Q: USD 140 million of IMF loans was a tail that did wag the dog many years ago, we were a smaller economy then.
Goyal: That was a larger percentage of the total market. Now you have grown, so this USD 4 billion or whatever is a very small percentage of the total market.
Q: We already are getting market discipline as Pronab Sen pointed out. FPIs invest upto 5 percent, now 5.5 percent of domestic bonds, is not that market discipline enough? Do we really have to expose ourselves to a dollar denominated sovereign bonds?
Goyal: As long as it is a very small quantity of total government borrowing and it remains that then it is not unhealthy.
Q: Do you think the fisc is under threat with crude going to USD 71 per barrel and a year dotted with elections when the government will be vary of passing it on to consumers?

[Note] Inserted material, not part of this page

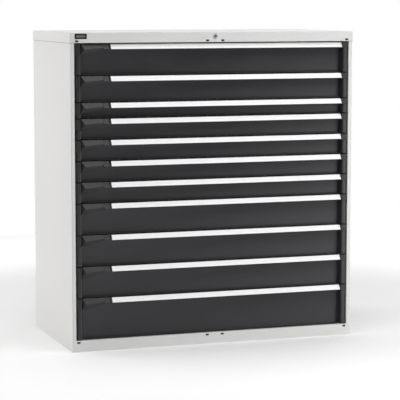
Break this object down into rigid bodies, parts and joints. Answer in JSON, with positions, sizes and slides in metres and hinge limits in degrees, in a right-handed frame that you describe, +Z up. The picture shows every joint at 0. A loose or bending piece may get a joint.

Goyal: I heard Pronab Sen talking about this. I agree with him largely on his points. I would just like to add that for us USD 70 per barrel because we earn from nations that gain when oil prices are higher in terms of remittances etc. So, the government gets taxes. We have had a slowdown, we were expected to gain from very low oil prices but we did not, slowdown continued. So, I think we are seeing a recovery as oil prices become more normal. At this level it is healthy for the oil market itself because you have supply being built otherwise you have supply and then an overshooting when demand rises. So, it is healthy for oil markets, healthy for global demand and it is healthy for our remittances and other export earnings which will lead to an increase in government revenue. So, it is not necessary that rise in oil prices stays within our comfort band and is necessarily bad for fisc.
Q: The point that Ashima Goyal is making that a little bit of poison is good so long as we are able to keep that sovereign bond amount limited to USD 4 billion, you agree or disagree?
Sen: I disagree. She may believe in homeopathy, I believe in yoga which is abstinence.